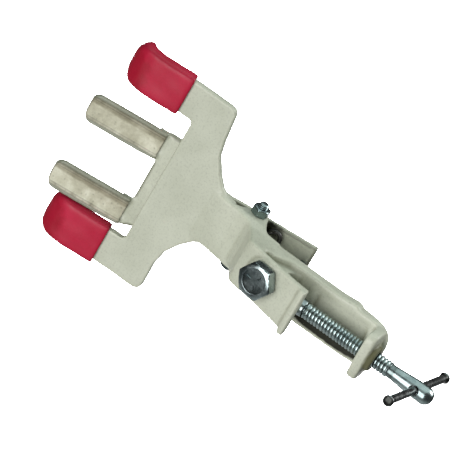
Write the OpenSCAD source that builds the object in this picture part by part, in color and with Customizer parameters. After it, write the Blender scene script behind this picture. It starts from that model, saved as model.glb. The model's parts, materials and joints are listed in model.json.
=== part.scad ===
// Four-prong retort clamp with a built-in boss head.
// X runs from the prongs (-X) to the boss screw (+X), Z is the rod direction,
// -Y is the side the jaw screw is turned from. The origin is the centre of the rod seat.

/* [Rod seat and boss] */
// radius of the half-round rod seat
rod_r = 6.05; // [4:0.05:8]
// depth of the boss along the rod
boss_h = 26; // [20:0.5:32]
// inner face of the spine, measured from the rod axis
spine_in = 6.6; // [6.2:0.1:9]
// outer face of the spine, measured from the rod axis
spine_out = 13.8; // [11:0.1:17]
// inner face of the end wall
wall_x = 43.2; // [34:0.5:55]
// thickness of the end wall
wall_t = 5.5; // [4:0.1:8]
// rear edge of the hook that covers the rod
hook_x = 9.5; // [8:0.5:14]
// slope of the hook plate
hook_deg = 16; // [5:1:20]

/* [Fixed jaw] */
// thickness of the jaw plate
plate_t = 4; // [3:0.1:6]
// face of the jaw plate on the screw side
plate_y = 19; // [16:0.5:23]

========

§ GOAL OF THE EXERCISE: Your answer should be exactly the lines of the data above, from the first through the line containing "the rod seat.".

§ RESULT OF THE TASK:
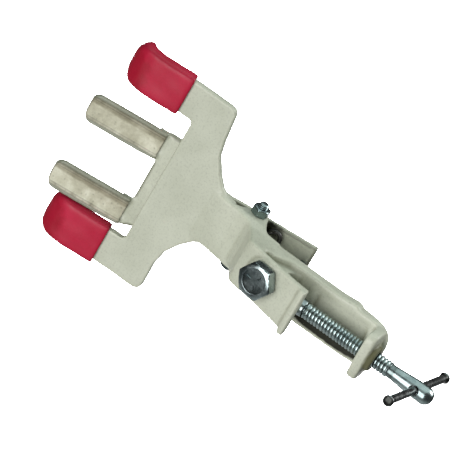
Write the OpenSCAD source that builds the object in this picture part by part, in color and with Customizer parameters. After it, write the Blender scene script behind this picture. It starts from that model, saved as model.glb. The model's parts, materials and joints are listed in model.json.
=== part.scad ===
// Four-prong retort clamp with a built-in boss head.
// X runs from the prongs (-X) to the boss screw (+X), Z is the rod direction,
// -Y is the side the jaw screw is turned from. The origin is the centre of the rod seat.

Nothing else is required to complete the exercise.